Designing sympathetic updates (that get supported)

  • Start with significance. Read your property’s heritage citation (if available) to understand what matters—roof form, chimneys, verandahs, timber details, siting. Keep those legible.
  • Repair like-for-like. When you’re repairing, match material, profile and section so the result is indistinguishable from the original.
  • Additions that read “new, not louder.” Push bulk to the rear/side; keep the heritage volume primary when viewed from the street; echo proportions without copying.
  • Finesse materials. Complementary cladding, restrained colour, and simple detailing usually play nicer with older fabric than statement materials.
  • Detail for reversibility. Where there’s doubt, design so work can be undone later without damage—often looked on favourably.
  • Use the Shire’s supports. Tap into the heritage advisory service; ask whether a planning fee waiver applies if the permit is only needed because of the HO; and check rebates/grants that can offset conservation costs.

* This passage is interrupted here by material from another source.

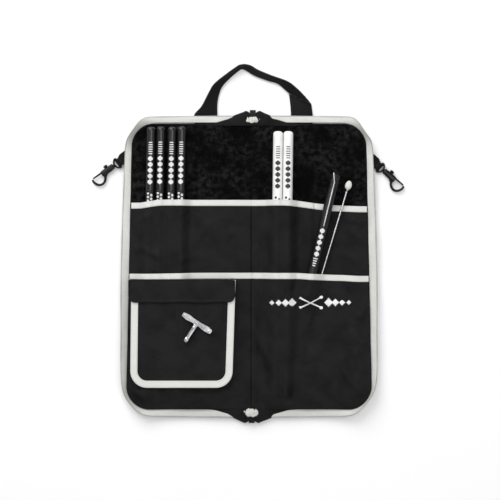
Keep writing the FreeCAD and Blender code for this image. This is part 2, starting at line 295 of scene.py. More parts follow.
def tube(name, grid, lengthways, round_it, materials):
    """Closed tube through a grid of rings, with filled ends. Its texture is laid out in metres."""
    rows, cols = grid.shape[:2]
    faces = grid_faces(rows, cols).tolist()
    for a in range(0, (rows - 1) * cols, cols):
        faces.append([a + cols - 1, a, a + cols, a + 2 * cols - 1])
    faces += [list(range(cols)), list(range((rows - 1) * cols, rows * cols))]
    uvs = np.stack(np.meshgrid(lengthways * MM, round_it * MM, indexing="ij"), -1).reshape(-1, 2)
    return make_piece(name, grid.reshape(-1, 3), faces, uvs, materials)


def sweep(name, path, side, up, profile, materials):
    """Carries a closed profile (stations x points x [side, up], or one for all) along a path."""
    path, side, up = (np.asarray(a, float) for a in (path, side, up))
    profile = np.asarray(profile, float)
    if profile.ndim == 2:
        profile = np.repeat(profile[None], len(path), 0)
    grid = path[:, None] + profile[..., :1] * side[:, None] + profile[..., 1:] * up[:, None]
    return tube(name, grid, run(path), run(profile[0]), materials)


def flat_profile(width, thickness, bow=0.0, round_points=3):
    """Rounded strip section, width along the side axis; bow lifts its middle."""
    half, r = width / 2, thickness / 2
    angles = np.linspace(-math.pi / 2, math.pi / 2, 2 * round_points + 1)
    right = np.stack([half - r + r * np.cos(angles), r * np.sin(angles)], 1)
    across = np.linspace(half - r, r - half, 8)[1:-1]
    top = np.stack([across, np.full(6, r)], 1)
    left = right[::-1] * [-1, 1]
    low = np.stack([-across, np.full(6, -r)], 1)
    shape = np.vstack([right, top, left, low])
    shape[:, 1] += bow * (1 - (shape[:, 0] / half) ** 2)
    return shape


def round_profile(radius, points=10):
    angles = np.linspace(0, 2 * math.pi, points, endpoint=False)
    return radius * np.stack([np.cos(angles), np.sin(angles)], 1)


def flat_frames(path, up=(0, 0, 1)):
    """Side and up directions for a path that lies about flat; side is to its right."""
    along = unit(np.gradient(np.asarray(path, float), axis=0))
    side = unit(np.cross(along, np.broadcast_to(up, along.shape)))
    return side, unit(np.cross(side, along))


def instances(name, verts, faces, origins, ways, sides, ups, materials):
    """Many copies of a small shape: its x goes along ways, y along sides, z along ups."""
    verts = np.asarray(verts, float)
    count = len(origins)
    placed = (origins[:, None] + verts[None, :, :1] * ways[:, None]
              + verts[None, :, 1:2] * sides[:, None] + verts[None, :, 2:] * ups[:, None])
    all_faces = []
    for face in faces:
        all_faces += (np.asarray(face)[None] + np.arange(count)[:, None] * len(verts)).tolist()
    return make_piece(name, placed.reshape(-1, 3), all_faces, materials=materials)


def bead_shape(length, width, height, sides=6):
    """Small rounded grain along x: a stitch, a zip tooth or an embroidery thread."""
    verts = [(-length / 2, 0, 0)]
    for x, size in ((-0.36, 0.75), (0.0, 1.0), (0.36, 0.75)):
        for k in range(sides):
            a = 2 * math.pi * k / sides
            verts.append((x * length, size * width / 2 * math.cos(a), size * height / 2 * math.sin(a)))
    verts.append((length / 2, 0, 0))
    faces = [[0, 1 + (k + 1) % sides, 1 + k] for k in range(sides)]
    for ring in range(2):
        base = 1 + ring * sides
        for k in range(sides):
            n = (k + 1) % sides
            faces.append([base + k, base + n, base + sides + n, base + sides + k])
    last = len(verts) - 1
    faces += [[last, last - sides + k, last - sides + (k + 1) % sides] for k in range(sides)]
    return verts, faces


def stitches(name, path, material, pitch=3.4):
    """A line of separate stitches along a path that lies on a surface."""
    path = np.asarray(path, float)
    length = np.sum(np.linalg.norm(np.diff(path, axis=0), axis=1))
    count = max(2, int(length / pitch))
    at = resample(path, count)
    way = unit(np.gradient(at, axis=0))
    ups = np.broadcast_to((0, 0, 1), way.shape)
    side = unit(np.cross(ups, way))
    verts, faces = bead_shape(*STITCH)
    return instances(name, verts, faces, at, way, side, np.cross(way, side), [material])


def lathe(name, stations, origin, way, materials, segments=32):
    """Turned piece: stations are (distance along, radius)."""
    way = unit(np.array(way, float))
    side = unit(np.cross(way, (0, 0, 1.0)))
    up = np.cross(side, way)
    angles = np.linspace(0, 2 * math.pi, segments, endpoint=False)
    ring = np.cos(angles)[:, None] * side + np.sin(angles)[:, None] * up
    stations = np.asarray(stations, float)
    centre = np.asarray(origin, float) + stations[:, :1] * way
    grid = centre[:, None] + stations[:, 1:2][:, None] * ring[None]
    return tube(name, grid, stations[:, 0], angles * stations[:, 1].max(), materials)


# ------------------------------------------------------------------ materials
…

Help, rebates and fee waivers

The Shire’s Heritage Places Policy recognises that caring for heritage can cost more and offers several supports:

  • Rates rebates: up to 25% for individually listed places; up to 12.5% for contributory places in a precinct (calculated using Capital Improved Value vs Site Value).
  • Heritage Grants: competitive funding to support best-practice conservation.
  • Planning permit fee waiver where a permit is only required because of the Heritage Overlay and set conditions are met.
  • A free heritage advisory service to guide maintenance and development.

Quick homeowner checklist

  • Check overlays on your property and read the HO schedule entry for your place/precinct.
  • Book a free pre-app heritage meeting before you draw or lodge.
  • Confirm triggers: demolition/partial removal, buildings & works (incl. fences), external alterations, painting (where controls apply or on unpainted fabric), internal works (if specified), tree works (if specified).
  • Note the Review: Stage-4/5 outcomes (June 2024) may add new HO places via amendment—particularly in Western Port & the hinterland.
  • Ask about support: rebates, grants and possible fee waiver.

This guide is general information—always confirm the current rules, your property’s schedule entry, and any exemptions with Mornington Peninsula Shire before works begin.